The Bishop of Southwark told The Times last night: “The Archbishop of Canterbury has ruled that on the basis of the evidence and legal advice, that there will be no further action. The Church has not ruled that I was drunk. The Church has ruled that no further action will be taken.”

— How his story changed

Wednesday, December 6 Bishop tells his congregation he was mugged after the previous night’s function

Friday, December 8 He says when he got home he was “without his briefcase and mobile phone and had several fresh head wounds”

Sunday, December 10 After reports of drunkenness, Dr Butler admits he could not remember the incident. He said he had “a drink” at the function. He said: “I don’t remember anything . . . I arrived home without my briefcase and with bruising on my face and a gash on my head. There was this story about me being in a car at London Bridge, which I remember absolutely nothing about. I went to the doctor . . . and was told my injuries were consistent with a blow to the head, so I assumed I had been mugged, but that’s a supposition”

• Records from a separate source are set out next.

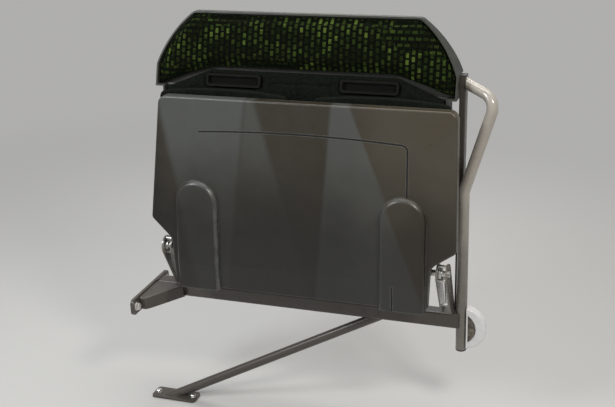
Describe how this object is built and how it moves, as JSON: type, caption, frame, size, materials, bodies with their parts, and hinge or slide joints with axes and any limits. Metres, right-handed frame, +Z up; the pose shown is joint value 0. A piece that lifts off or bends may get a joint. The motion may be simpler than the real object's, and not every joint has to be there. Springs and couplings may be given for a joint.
{
  "type": "double tip-up bus seat",
  "caption": "Wall-hung double bus seat whose sprung one-piece seat folds up against a padded backrest, with a bent grab tube on the aisle side.",
  "frame": {"origin": "on the flange's wall face, at the beam's axis", "axes": "+X from the side wall into the aisle, +Y from the seat's front to its back, +Z up"},
  "size_m": [0.9332, 0.2485, 1.056],
  "materials": {
    "frame_paint": "satin warm grey powder coat",
    "dark_plastic": "moulded",
    "white_plastic": "moulded",
    "shell_plastic": "satin moulded",
    "zinc_steel": "zinc plated",
    "seat_fabric": "woven, green and black"
  },
  "bodies": {
    "frame": {"cross_beam": "frame_paint", "wall_flange": "frame_paint", "upright_left": "frame_paint", "upright_right": "frame_paint", "upright_plug_left": "dark_plastic", "upright_plug_right": "dark_plastic", "back_rail": "frame_paint", "foot_plug": "dark_plastic", "grab_tube": "frame_paint", "end_cap": "white_plastic", "support_strut": "frame_paint", "strut_foot": "frame_paint", "hinge_bracket_left": "frame_paint", "hinge_bracket_right": "frame_paint", "up_stop_left": "zinc_steel", "up_stop_right": "zinc_steel", "down_stop_left": "zinc_steel", "down_stop_right": "zinc_steel", "spring_anchor_left": "zinc_steel", "spring_anchor_right": "zinc_steel", "return_spring_left": "zinc_steel", "return_spring_right": "zinc_steel", "back_shell": "shell_plastic", "back_insert_left": "dark_plastic", "back_insert_right": "dark_plastic", "back_screw_left": "zinc_steel", "back_screw_right": "zinc_steel", "back_pad": "seat_fabric", "back_pad_lower": "seat_fabric"},
    "seat": {"pivot_shaft": "zinc_steel", "spring_lever_left": "zinc_steel", "spring_lever_right": "zinc_steel", "lever_pin_left": "zinc_steel", "lever_pin_right": "zinc_steel", "pan_arm_left": "frame_paint", "pan_arm_right": "frame_paint", "seat_pan": "shell_plastic", "seat_cushion_left": "seat_fabric", "seat_cushion_right": "seat_fabric"}
  },
  "joints": [
    {"name": "seat_fold", "type": "hinge", "parent": "frame", "child": "seat", "pos_m": [0.45, -0.062, 0.15], "axis": [1, 0, 0], "range_deg": [0, 90], "stiffness_Nm_per_rad": 14, "springref_deg": -20.05, "deforming": ["return_spring_left", "return_spring_right"]}
  ]
}
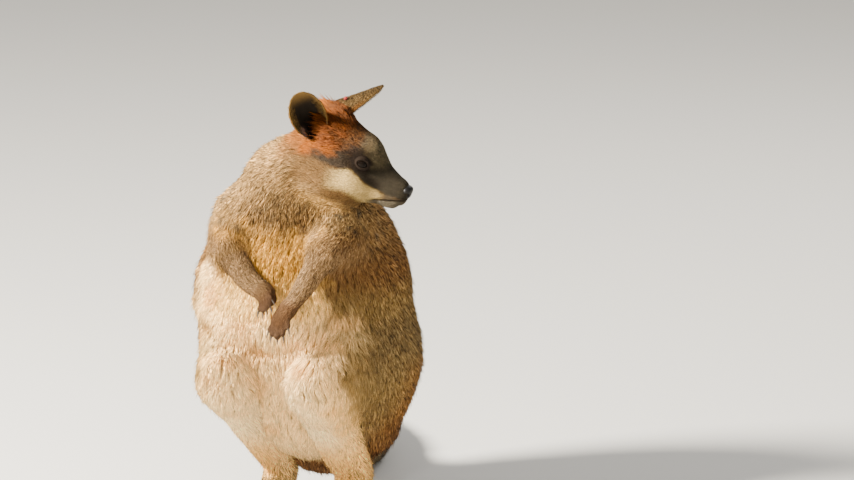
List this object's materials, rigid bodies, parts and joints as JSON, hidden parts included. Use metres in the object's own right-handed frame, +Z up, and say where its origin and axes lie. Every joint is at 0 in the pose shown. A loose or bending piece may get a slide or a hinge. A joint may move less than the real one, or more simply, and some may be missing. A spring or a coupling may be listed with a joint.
{
  "type": "wallaby",
  "caption": "Still, life-size swamp wallaby standing upright at rest on its hind feet and tail, forepaws together at its belly and head turned to its left.",
  "frame": {"origin": "middle of the bounding box at floor level, where the soles and the tail lie", "axes": "+Z up, the body faces -Y, +X is the animal's left"},
  "size_m": [0.3796, 0.7264, 0.514],
  "materials": {
    "coat": "dense fur: grizzled brown-grey above, buff and pale cream on belly and chest, rust between the ears",
    "nose_skin": "bare moist pebbled skin",
    "eye": "wet dark brown, clear-coated",
    "claw": "smooth dark horn",
    "ear_tag": "plain red plastic stud"
  },
  "bodies": {
    "root": {"belly": "coat", "chest": "coat", "claw_foot_l_five": "claw", "claw_foot_l_four": "claw", "claw_foot_l_three": "claw", "claw_foot_l_two": "claw", "claw_foot_r_five": "claw", "claw_foot_r_four": "claw", "claw_foot_r_three": "claw", "claw_foot_r_two": "claw", "claw_hand_l1": "claw", "claw_hand_l2": "claw", "claw_hand_l3": "claw", "claw_hand_l4": "claw", "claw_hand_l5": "claw", "claw_hand_r1": "claw", "claw_hand_r2": "claw", "claw_hand_r3": "claw", "claw_hand_r4": "claw", "claw_hand_r5": "claw", "ear_l": "coat", "ear_r": "coat", "ear_tag": "ear_tag", "eye_l": "eye", "eye_r": "eye", "foot_l": "coat", "foot_r": "coat", "forearm_l": "coat", "forearm_r": "coat", "hand_l": "coat", "hand_r": "coat", "head": "coat", "neck": "coat", "nose": "nose_skin", "rump": "coat", "shank_l": "coat", "shank_r": "coat", "tail_base": "coat", "tail_mid": "coat", "tail_tip": "coat", "thigh_l": "coat", "thigh_r": "coat", "upper_arm_l": "coat", "upper_arm_r": "coat"}
  },
  "joints": []
}
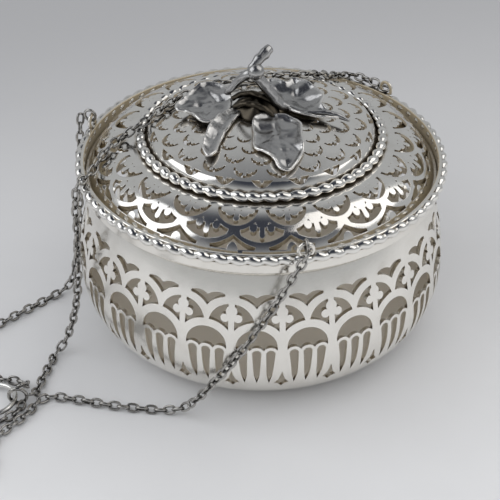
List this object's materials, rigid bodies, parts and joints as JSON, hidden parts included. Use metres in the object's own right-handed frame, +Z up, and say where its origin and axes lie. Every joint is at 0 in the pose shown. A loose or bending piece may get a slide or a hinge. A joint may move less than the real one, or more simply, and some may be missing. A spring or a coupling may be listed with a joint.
{
  "type": "potpourri holder",
  "caption": "Squat round pierced metal bowl with a lift-off pierced lid, twisted wire edges, a leaf and branch finial and fine hanging chains.",
  "frame": {"origin": "centre of the flat base of the bowl, on the surface it stands on", "axes": "+Z up along the axis of the bowl; -Y is the front of the picture; +X is its right side; the chains lie towards -X"},
  "size_m": [0.1638, 0.129, 0.0871],
  "materials": {
    "bowl_silver": "polished",
    "rim_silver": "polished",
    "lid_silver": "polished",
    "finial_silver": "polished",
    "inner_silver": "satin",
    "chain_silver": "satin",
    "ring_silver": "polished"
  },
  "bodies": {
    "holder": {"bowl_shell": "bowl_silver", "rim_band": "rim_silver", "lid_seat": "inner_silver", "rim_rope": "rim_silver", "eyelet_front": "rim_silver", "eyelet_right": "rim_silver", "eyelet_left": "rim_silver", "end_ring_front": "chain_silver", "end_ring_right": "chain_silver", "end_ring_left": "chain_silver", "chain_front": "chain_silver", "chain_left": "chain_silver", "chain_back_rim": "chain_silver", "chain_back_fall": "chain_silver", "gather_ring": "chain_silver"},
    "lid": {"lid_outer": "lid_silver", "lid_bezel": "inner_silver", "lid_rope": "lid_silver", "lid_dome": "lid_silver", "finial_foot": "finial_silver", "finial_stud": "inner_silver", "finial_washer": "inner_silver", "finial_nut": "inner_silver", "finial_branch": "finial_silver", "finial_twig": "finial_silver", "finial_bud": "finial_silver", "finial_tendril": "finial_silver", "leaf_left": "finial_silver", "leaf_back": "finial_silver", "leaf_front": "finial_silver", "leaf_fold": "finial_silver", "chain_back_lid": "chain_silver"},
    "ring": {"hanging_ring": "ring_silver"}
  },
  "joints": [
    {"name": "lid_lift", "type": "slide", "parent": "holder", "child": "lid", "axis": [0, 0, 1], "range_m": [0, 0.03]},
    {"name": "ring_swing", "type": "hinge", "parent": "holder", "child": "ring", "pos_m": [-0.0662, -0.0432, 0.0021], "axis": [0, 1, 0], "range_deg": [0, 90]}
  ]
}
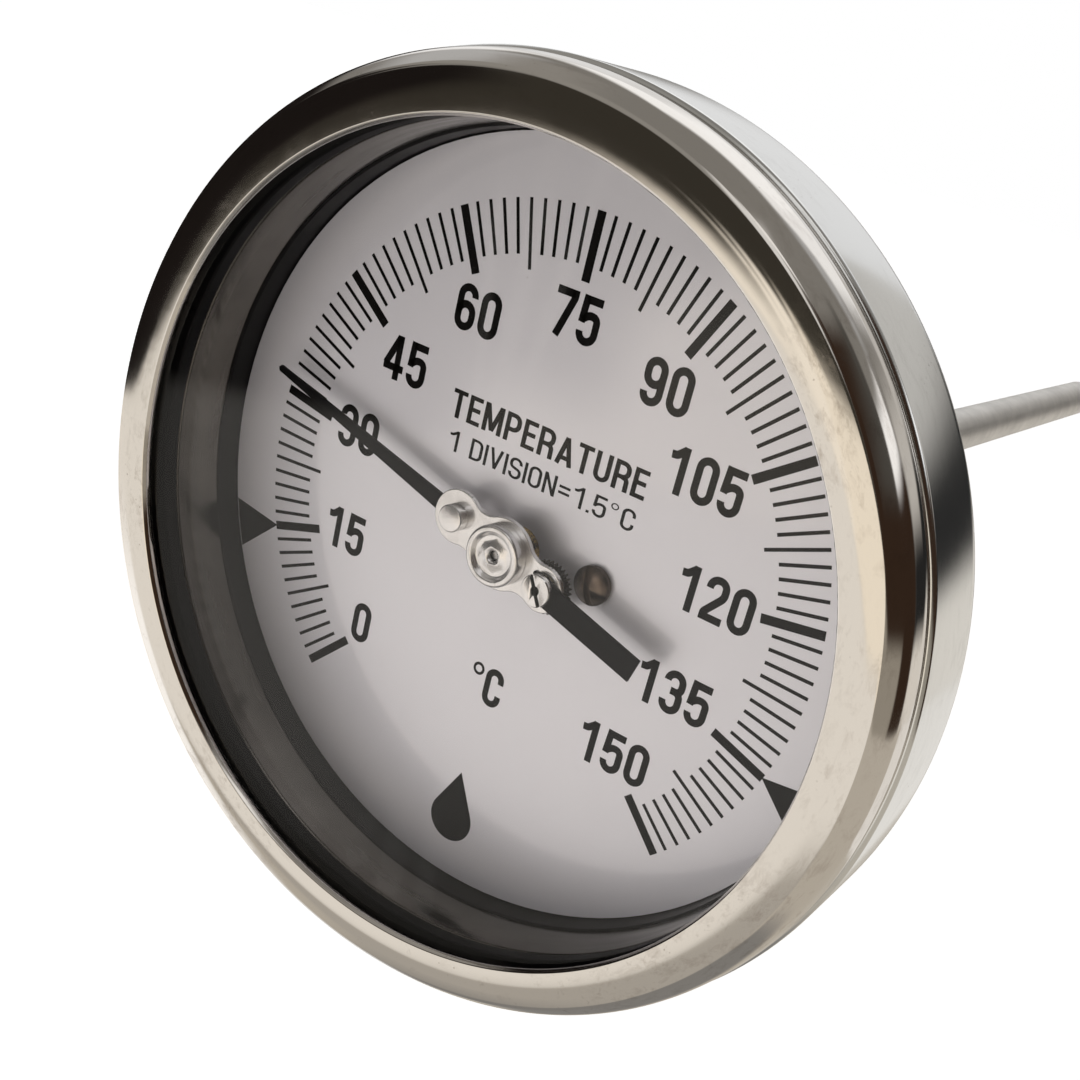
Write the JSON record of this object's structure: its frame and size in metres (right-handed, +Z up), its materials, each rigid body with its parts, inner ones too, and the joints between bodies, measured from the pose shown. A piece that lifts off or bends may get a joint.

Monday, December 11 As clergy called on their bishop to issue a statement of repentance and regret, he repeated that he had no memory of the episode

Tuesday, December 19 Dr Butler says that being intoxicated would have been “entirely out of character”. “It’s very worrying, I still have amnesia.” Dr Butler said he had been going to similar receptions for 20 years and was always “very careful” about his alcohol intake

Source: Times database

Times issues apology

June 7, 2007
News in Brief
Bishop of Southwark

We were wrong to say in our headlines (June 6, 2007, front page and page 4) that the report of Judge Rupert Bursell, QC, into a complaint of drunkenness against Dr Tom Butler, the Bishop of Southwark, had concluded that Dr Butler was drunk. Judge Bursell did not hear any evidence or reach any conclusions as to the truth of the complaint. We apologise to Dr Butler for the distress and embarrassment this must have caused him.